(DATASET ROWS):
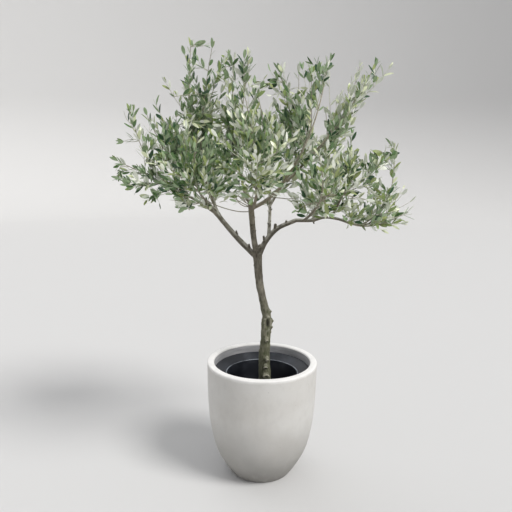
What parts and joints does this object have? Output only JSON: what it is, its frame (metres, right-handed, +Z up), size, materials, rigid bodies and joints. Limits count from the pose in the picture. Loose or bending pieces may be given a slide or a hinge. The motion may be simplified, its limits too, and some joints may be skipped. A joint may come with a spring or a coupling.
{
  "type": "potted olive tree",
  "caption": "Young olive tree with a leaning, knotted trunk and an open, spreading crown of narrow grey-green leaves, in a tall egg-shaped planter with a rounded rim.",
  "frame": {"origin": "centre of the planter's flat underside", "axes": "+Z up the trunk; +X towards the long low bough; +Y away from the crown's fuller, front side"},
  "size_m": [1.1301, 0.85, 1.679],
  "materials": {
    "fibre_clay": "matt, warm light grey, faintly streaked and pitted",
    "liner_plastic": "satin, near black",
    "potting_soil": "rough, dark brown",
    "trunk_bark": "rough grey-brown bark with green moss low down",
    "bough_bark": "smooth grey-brown young bark",
    "olive_foliage": "leathery grey-green leaves, silvery underneath"
  },
  "bodies": {
    "root": {"planter": "fibre_clay", "liner": "liner_plastic", "soil": "potting_soil", "trunk": "trunk_bark", "bough_left": "bough_bark", "bough_leader": "bough_bark", "bough_right": "bough_bark", "bough_right_outer": "bough_bark", "bough_back": "bough_bark", "limb_leader_right": "bough_bark", "limb_left_outer": "bough_bark", "limb_top_left": "bough_bark", "limb_left_front": "bough_bark", "limb_left_back": "bough_bark", "limb_leader_up": "bough_bark", "limb_centre_front": "bough_bark", "limb_top_right": "bough_bark", "limb_upper_right": "bough_bark", "limb_right_front": "bough_bark", "limb_right_back": "bough_bark", "limb_right_middle": "bough_bark", "foliage_left_outer": "olive_foliage", "foliage_left_upper": "olive_foliage", "foliage_top_left": "olive_foliage", "foliage_left_front": "olive_foliage", "foliage_left_back": "olive_foliage", "foliage_top_middle": "olive_foliage", "foliage_middle_front": "olive_foliage", "foliage_middle_back": "olive_foliage", "foliage_top_right": "olive_foliage", "foliage_upper_right": "olive_foliage", "foliage_right_high": "olive_foliage", "foliage_right_front": "olive_foliage", "foliage_right_back": "olive_foliage", "foliage_right_outer": "olive_foliage", "foliage_right_middle": "olive_foliage"}
  },
  "joints": []
}
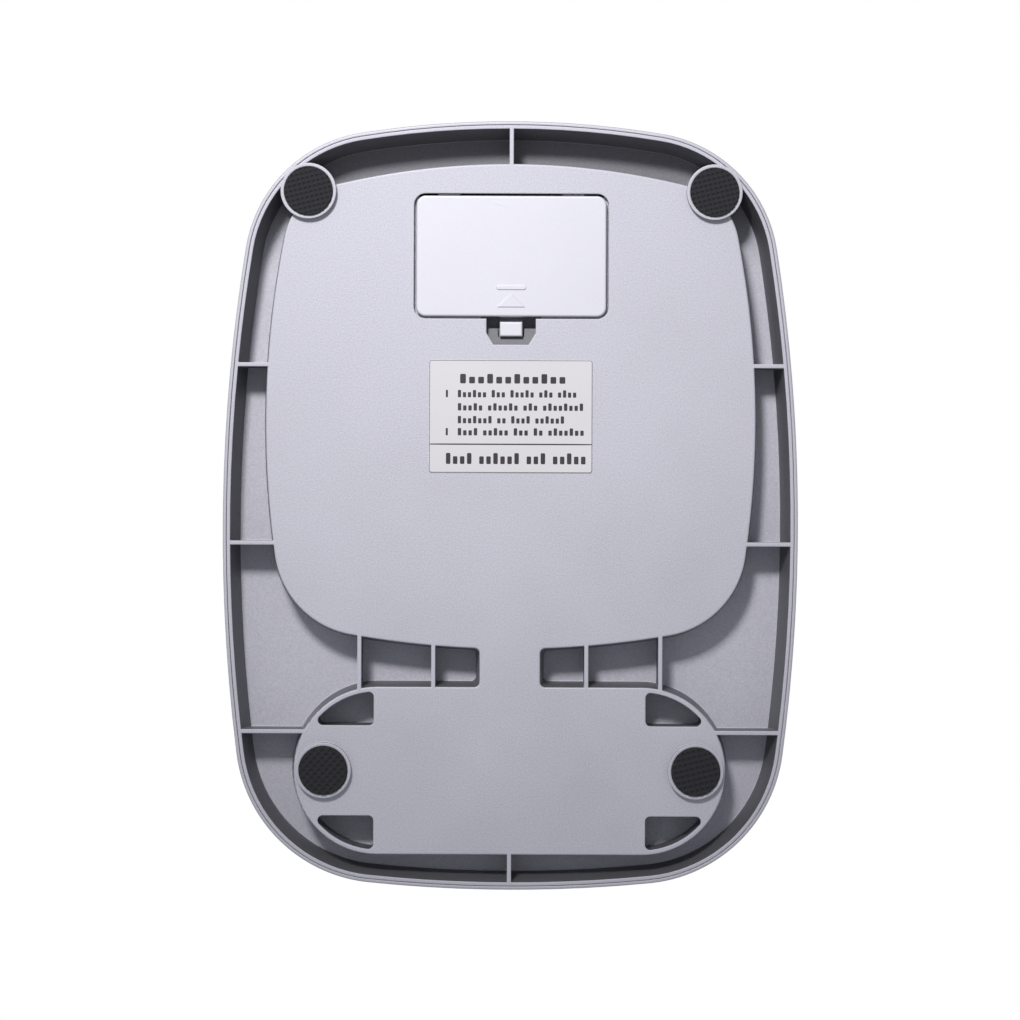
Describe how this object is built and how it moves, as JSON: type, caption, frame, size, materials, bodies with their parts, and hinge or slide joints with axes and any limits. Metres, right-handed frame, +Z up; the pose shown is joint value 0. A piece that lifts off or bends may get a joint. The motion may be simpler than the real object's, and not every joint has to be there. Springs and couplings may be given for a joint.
{
  "type": "digital table-top scale",
  "caption": "Compact table-top scale: weighing platform on a low housing with display, buttons, round foot pads and a ribbed underside with a battery door.",
  "frame": {"origin": "on the table, under the centre of the body's outline", "axes": "+Z up; -Y towards the user and the display; +Y towards the battery door; +X to the user's right"},
  "size_m": [0.1571, 0.21, 0.031],
  "materials": {
    "housing_plastic": "fine matte texture, silver grey",
    "door_plastic": "smoother satin, silver grey",
    "platform_plastic": "satin, silver grey",
    "inner_plastic": "matte, dark grey",
    "button_plastic": "satin, near black",
    "connector_plastic": "natural nylon",
    "pad_rubber": "matte, patterned grip",
    "zebra_rubber": "matte",
    "sealant": "soft white silicone",
    "label_film": "silver printed film",
    "clear_lens": "clear gloss with a dark border",
    "display_glass": "grey-green liquid crystal glass",
    "board": "green solder mask",
    "epoxy": "black resin",
    "cell_can": "printed sleeve over steel",
    "contact_steel": "nickel-plated spring steel",
    "screw_steel": "zinc plated",
    "beam_aluminium": "milled, clear anodised",
    "lead_jacket": "grey cable jacket",
    "wire_red": "red insulation",
    "wire_black": "black insulation"
  },
  "bodies": {
    "base": {"base_housing": "housing_plastic", "top_cover": "housing_plastic", "display_lens": "clear_lens", "rating_label": "label_film", "foot_pad_rear_left": "pad_rubber", "foot_pad_rear_right": "pad_rubber", "foot_pad_front_left": "pad_rubber", "foot_pad_front_right": "pad_rubber", "cover_screws": "screw_steel", "load_cell_base_screws": "screw_steel", "board_screws": "screw_steel", "battery_1": "cell_can", "battery_2": "cell_can", "battery_3": "cell_can", "contact_positive": "contact_steel", "contact_negative": "contact_steel", "contact_link_left": "contact_steel", "contact_link_right": "contact_steel", "contact_spring_1": "contact_steel", "contact_spring_2": "contact_steel", "contact_spring_3": "contact_steel", "load_cell": "beam_aluminium", "gauge_coating": "sealant", "circuit_board": "board", "lcd_glass": "display_glass", "lcd_frame": "inner_plastic", "zebra_strips": "zebra_rubber", "main_chip": "epoxy", "capacitor": "epoxy", "lead_connector": "connector_plastic", "power_switch": "epoxy", "unit_switch": "epoxy", "load_cell_lead": "lead_jacket", "battery_lead_positive": "wire_red", "battery_lead_negative": "wire_black"},
    "weighing_platform": {"platform": "platform_plastic", "platform_support": "inner_plastic", "load_cell_platform_screws": "screw_steel"},
    "battery_door": {"battery_door": "door_plastic"},
    "door_latch": {"door_latch": "door_plastic"},
    "power_button": {"power_button": "button_plastic", "power_switch_plunger": "connector_plastic"},
    "unit_button": {"unit_button": "button_plastic", "unit_switch_plunger": "connector_plastic"}
  },
  "joints": [
    {"name": "platform_load", "type": "slide", "parent": "base", "child": "weighing_platform", "axis": [0, 0, -1], "range_m": [0, 0.0006], "stiffness_N_per_m": 8000, "deforming": ["load_cell"]},
    {"name": "battery_door_hinge", "type": "hinge", "parent": "base", "child": "battery_door", "pos_m": [0, 0.0837, 0.0032], "axis": [1, 0, 0], "range_deg": [0, 45], "deforming": ["door_latch"]},
    {"name": "door_latch_flex", "type": "hinge", "parent": "battery_door", "child": "door_latch", "pos_m": [0, 0.0498, 0.0105], "axis": [1, 0, 0], "range_deg": [0, 9], "stiffness_Nm_per_rad": 0.0002, "springref_deg": -5.73},
    {"name": "power_button_press", "type": "slide", "parent": "base", "child": "power_button", "axis": [0, 0, -1], "range_m": [0, 0.0005], "stiffness_N_per_m": 200},
    {"name": "unit_button_press", "type": "slide", "parent": "base", "child": "unit_button", "axis": [0, 0, -1], "range_m": [0, 0.0005], "stiffness_N_per_m": 200}
  ]
}
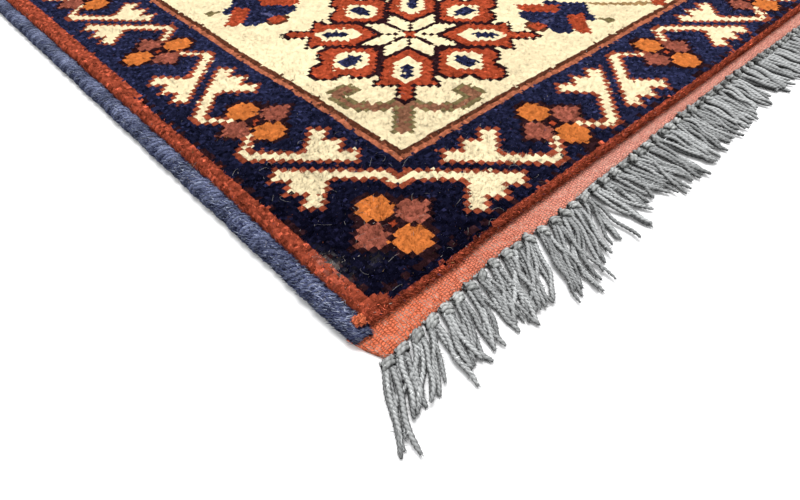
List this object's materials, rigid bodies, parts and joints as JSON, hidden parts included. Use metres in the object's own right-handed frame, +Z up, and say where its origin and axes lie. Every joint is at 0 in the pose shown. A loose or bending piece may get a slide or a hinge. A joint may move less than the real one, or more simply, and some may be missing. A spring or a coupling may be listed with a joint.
{
  "type": "oriental rug",
  "caption": "Small hand-knotted oriental rug lying flat, with a bordered pile, kilim ends, overcast side cords and a knotted fringe at both ends.",
  "frame": {"origin": "middle of the footprint, on the underside that lies on the floor", "axes": "+X across the rug, +Y along its warps from the near fringe to the far one, +Z up out of the pile"},
  "size_m": [0.9352, 1.3384, 0.0082],
  "materials": {
    "pile_wool": "short cut wool pile in navy, cream, rust, orange and brown knots",
    "side_wool": "overcast blue-grey wool",
    "fringe_yarn": "plied light grey warp yarn"
  },
  "bodies": {
    "root": {"rug_body": "pile_wool", "selvedge_left": "side_wool", "selvedge_right": "side_wool", "fringe_near": "fringe_yarn", "fringe_far": "fringe_yarn"}
  },
  "joints": []
}
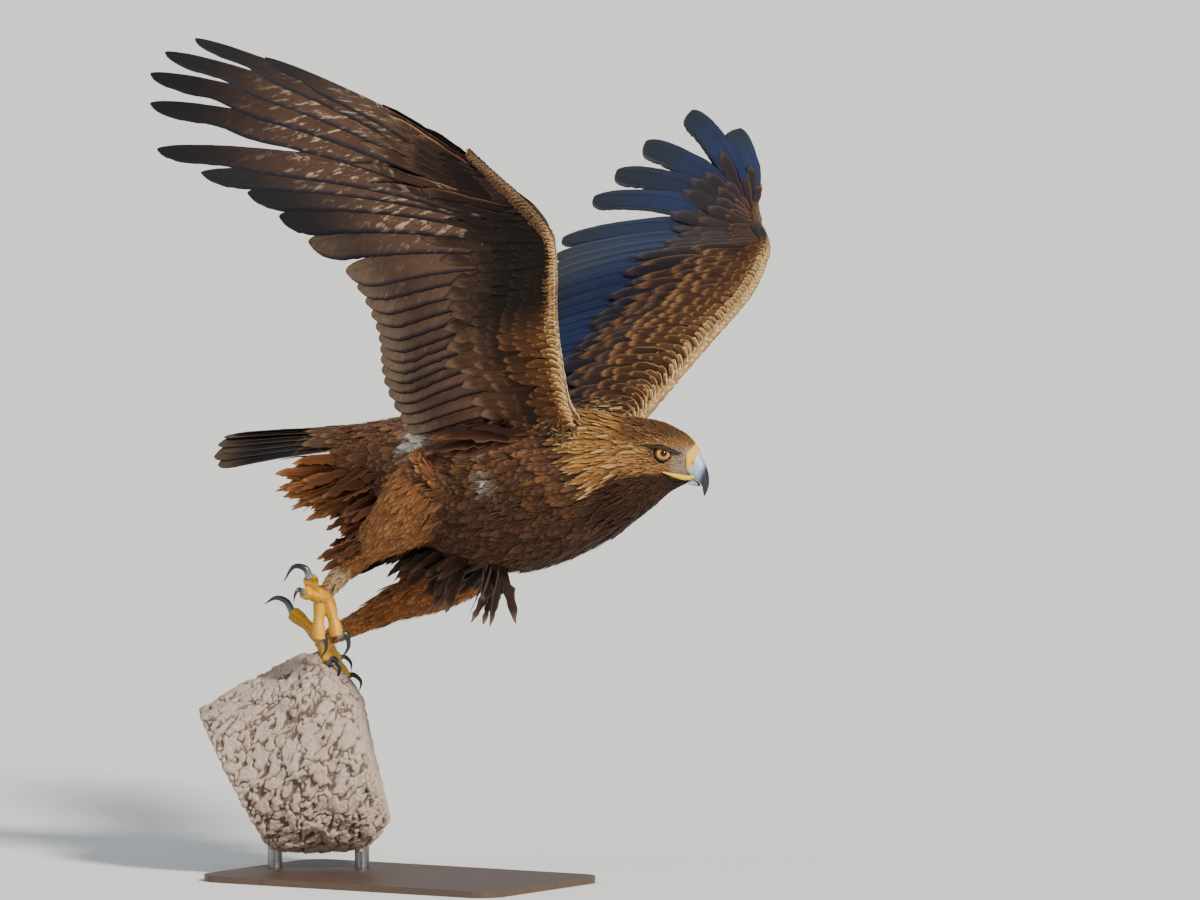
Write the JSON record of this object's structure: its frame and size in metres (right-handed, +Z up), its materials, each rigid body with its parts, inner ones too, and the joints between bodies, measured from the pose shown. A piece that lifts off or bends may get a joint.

(WHAT YOU SHOULD DO): Whichever lines contain the string "that", select and copy them.

(EXERCISE SOLUTION):
Describe how this object is built and how it moves, as JSON: type, caption, frame, size, materials, bodies with their parts, and hinge or slide joints with axes and any limits. Metres, right-handed frame, +Z up; the pose shown is joint value 0. A piece that lifts off or bends may get a joint. The motion may be simpler than the real object's, and not every joint has to be there. Springs and couplings may be given for a joint.
  "frame": {"origin": "middle of the footprint, on the underside that lies on the floor", "axes": "+X across the rug, +Y along its warps from the near fringe to the far one, +Z up out of the pile"},
Write the JSON record of this object's structure: its frame and size in metres (right-handed, +Z up), its materials, each rigid body with its parts, inner ones too, and the joints between bodies, measured from the pose shown. A piece that lifts off or bends may get a joint.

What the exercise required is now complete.